Прежде всего лорд Дэн заговорил о своем завещании. Он пожелал сделать новое. Смерть его сыновей позволяла ему сделать несколько отказов кому он хотел, и он отказал кое-что леди Аделаиде, Цецилии Дэн, своим слугам и другим лицам. Но эти отказы были неважные, потому что лорд Дэн имел очень мало личной собственности, почти все принадлежало майорату.
Эпперли слушал его распоряжения молча.
— Разве вы забыли, милорд, — спросил он — что вы наследник вашего сына капитана Дэна? Он, должно быть, оставил очень много денег.
Лорд Дэн покачал головой.
— Никто из нас не будет пользоваться этими деньгами, Эпперли, как бы их много ни было. В один день, когда мы говорили о деньгах — в тот самый день, когда он мне сказал, бедняжка, о своей любви к Аделаиде Эрроль и о желании жениться на ней — я спросил его, пришло ли ему в голову сделать завещание. Я думаю, вы знаете, что все его деньги отданы на проценты в Америке? — вдруг спросил лорд Дэн.
— Да, я это знал.
— Да. Он отвечал мне, что его завещание сделано давно и хранится в Америке. Все, что он имел, было завещано американским друзьям, — прибавил он, — а я не мог удержаться, чтобы не сказать ему, что ему следовало бы по-братски вспомнить Джоффри. Но они никогда не любили друг друга, как вам известно. Нет, Эпперли, если бы я умирал от голода, меня не спасли бы деньги Гэрри.
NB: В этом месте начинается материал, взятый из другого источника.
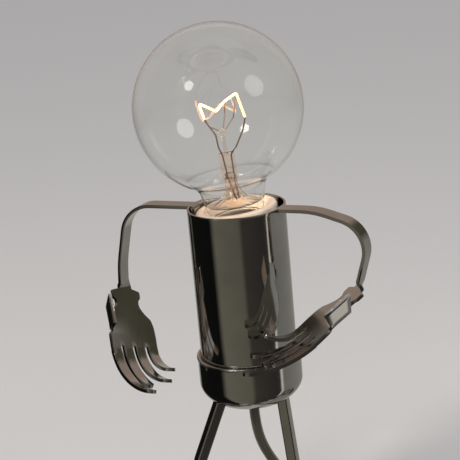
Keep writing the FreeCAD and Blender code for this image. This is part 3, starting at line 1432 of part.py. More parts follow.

Я не доживу до того, чтобы они понадобились мне, а Джоффри умер, иначе мне было бы очень прискорбно, что такая куча денег не останется в нашей фамилии.
— Если бы он женился на леди Аделаиде, он, наверное, переменил бы это завещание! — вскричал Эпперли.
— Разумеется, он так сказал. Но он не дожил до того, и это никогда не будет сделано.
Стряпчий унес с собой инструкции лорда Дэна. На следующий день, к удивлению больного, он опять пришел в замок.
— Уже, — удивился лорд Дэн, который казался необыкновенно сонным, — уже готово? Не к чему было так торопиться. Я, кажется, не погасну так скоро, как свечной огарок.